The Blackett bash includes sets by rockers Gentleman Reg and Raising the Fawn, putting the festival on a rollicking pace. But m@b is just the tip of the cross-hatched iceberg, the first stroke in a weekend that will teem every comic lover into a pool of warm saliva.

More than 50 top-flight cartoonists grace the TCAF on March 29: local heroes like Ho Anderson, the aforementioned Big Three and Marc Ngui, who’s collected his Zake Meadows strips in a new book. Kakashi creator David Mack makes an appearance, as does Vancouver’s Marc Bell and several members of New York’s famed Meathaus collective, all of them showing, selling and signing their work at Trinity St. Paul’s Centre. There’s a symposium and “inclusive art show” at the Tranzac Club and an evening of readings, music and talk on all things comical — all covered by the $20 festival pass.

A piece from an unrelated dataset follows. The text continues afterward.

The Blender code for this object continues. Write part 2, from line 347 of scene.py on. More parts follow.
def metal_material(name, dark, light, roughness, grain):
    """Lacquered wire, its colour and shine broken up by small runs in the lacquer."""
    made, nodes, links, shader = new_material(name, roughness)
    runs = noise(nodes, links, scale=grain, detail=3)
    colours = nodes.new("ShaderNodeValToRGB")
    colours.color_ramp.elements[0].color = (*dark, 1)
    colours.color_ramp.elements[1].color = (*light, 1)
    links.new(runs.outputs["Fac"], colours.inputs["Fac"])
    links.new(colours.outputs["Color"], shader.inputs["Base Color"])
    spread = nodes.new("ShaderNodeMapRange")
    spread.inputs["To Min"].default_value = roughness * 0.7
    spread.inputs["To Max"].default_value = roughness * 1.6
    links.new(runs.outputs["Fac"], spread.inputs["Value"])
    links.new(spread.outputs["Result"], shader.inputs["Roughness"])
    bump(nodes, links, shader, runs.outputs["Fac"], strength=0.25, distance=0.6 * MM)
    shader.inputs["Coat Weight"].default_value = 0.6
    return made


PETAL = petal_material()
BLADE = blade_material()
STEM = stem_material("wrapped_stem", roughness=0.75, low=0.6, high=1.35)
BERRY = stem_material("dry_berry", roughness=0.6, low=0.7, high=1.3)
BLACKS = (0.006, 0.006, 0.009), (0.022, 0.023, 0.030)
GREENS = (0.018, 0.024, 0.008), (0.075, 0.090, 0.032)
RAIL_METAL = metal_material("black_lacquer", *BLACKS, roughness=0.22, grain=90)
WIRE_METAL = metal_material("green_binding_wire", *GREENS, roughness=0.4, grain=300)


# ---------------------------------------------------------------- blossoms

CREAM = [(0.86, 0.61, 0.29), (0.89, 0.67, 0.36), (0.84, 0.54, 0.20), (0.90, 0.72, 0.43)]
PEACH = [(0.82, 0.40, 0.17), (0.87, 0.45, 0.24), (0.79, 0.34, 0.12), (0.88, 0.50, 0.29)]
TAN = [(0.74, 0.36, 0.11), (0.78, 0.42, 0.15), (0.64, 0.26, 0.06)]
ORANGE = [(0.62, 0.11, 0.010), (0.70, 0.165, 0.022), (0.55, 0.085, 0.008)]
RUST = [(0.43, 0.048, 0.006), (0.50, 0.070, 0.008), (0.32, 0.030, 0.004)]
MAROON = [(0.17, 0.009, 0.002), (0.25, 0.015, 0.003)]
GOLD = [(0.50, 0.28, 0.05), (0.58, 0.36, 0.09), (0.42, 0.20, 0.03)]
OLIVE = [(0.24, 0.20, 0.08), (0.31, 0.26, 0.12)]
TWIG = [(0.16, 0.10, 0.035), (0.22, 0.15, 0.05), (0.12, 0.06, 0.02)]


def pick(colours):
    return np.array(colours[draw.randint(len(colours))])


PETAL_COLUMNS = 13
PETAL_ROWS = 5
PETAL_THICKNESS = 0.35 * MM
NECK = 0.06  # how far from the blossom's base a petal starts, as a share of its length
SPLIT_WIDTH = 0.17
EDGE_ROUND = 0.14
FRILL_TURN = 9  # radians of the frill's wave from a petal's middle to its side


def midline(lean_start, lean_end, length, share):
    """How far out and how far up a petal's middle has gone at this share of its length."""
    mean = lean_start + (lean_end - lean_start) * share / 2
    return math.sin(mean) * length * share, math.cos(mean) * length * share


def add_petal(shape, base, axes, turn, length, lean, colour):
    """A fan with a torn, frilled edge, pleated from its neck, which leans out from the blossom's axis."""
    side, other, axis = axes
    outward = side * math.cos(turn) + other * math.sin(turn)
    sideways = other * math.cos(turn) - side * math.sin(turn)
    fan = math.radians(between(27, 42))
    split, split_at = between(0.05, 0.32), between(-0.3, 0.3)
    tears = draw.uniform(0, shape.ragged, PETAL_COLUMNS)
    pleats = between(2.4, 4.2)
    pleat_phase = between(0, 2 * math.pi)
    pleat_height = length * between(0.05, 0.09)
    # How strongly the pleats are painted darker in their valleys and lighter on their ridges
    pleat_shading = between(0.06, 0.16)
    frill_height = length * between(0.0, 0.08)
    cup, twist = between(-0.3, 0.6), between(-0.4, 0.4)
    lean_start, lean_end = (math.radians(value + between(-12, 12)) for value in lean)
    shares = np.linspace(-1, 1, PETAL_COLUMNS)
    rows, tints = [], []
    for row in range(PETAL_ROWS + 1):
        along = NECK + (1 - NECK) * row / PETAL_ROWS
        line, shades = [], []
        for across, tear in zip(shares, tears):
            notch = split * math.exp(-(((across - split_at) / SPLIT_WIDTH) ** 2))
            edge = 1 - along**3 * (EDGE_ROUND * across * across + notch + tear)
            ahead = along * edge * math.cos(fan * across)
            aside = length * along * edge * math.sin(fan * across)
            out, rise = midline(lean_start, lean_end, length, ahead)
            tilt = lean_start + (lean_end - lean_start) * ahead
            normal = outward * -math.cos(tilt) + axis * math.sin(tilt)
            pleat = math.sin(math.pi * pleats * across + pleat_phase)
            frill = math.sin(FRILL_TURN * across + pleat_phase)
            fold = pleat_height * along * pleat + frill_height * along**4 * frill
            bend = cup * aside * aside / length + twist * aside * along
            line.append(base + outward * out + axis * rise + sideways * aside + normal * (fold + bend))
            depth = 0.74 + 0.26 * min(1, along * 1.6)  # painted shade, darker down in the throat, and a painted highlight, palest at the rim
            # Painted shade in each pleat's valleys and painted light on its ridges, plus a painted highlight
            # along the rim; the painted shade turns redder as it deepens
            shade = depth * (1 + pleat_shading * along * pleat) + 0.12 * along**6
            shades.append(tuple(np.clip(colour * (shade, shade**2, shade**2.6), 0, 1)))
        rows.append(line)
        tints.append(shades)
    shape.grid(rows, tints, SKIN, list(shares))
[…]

It’s a lot for one day. But then, it’s been a long time coming. “There’s a long history of great cartoonists living in Toronto,” says Birkemoe. “And there’s a large spectrum of cartoonists here with a real fondness for the city.”

Like Matt Blackett. “There’s a lot of great stuff going on in this city for people willing to take risks, to go out and see something new,” he says. “There’s a wonderful underbelly, all this great stuff in Toronto’s cultural gutter.”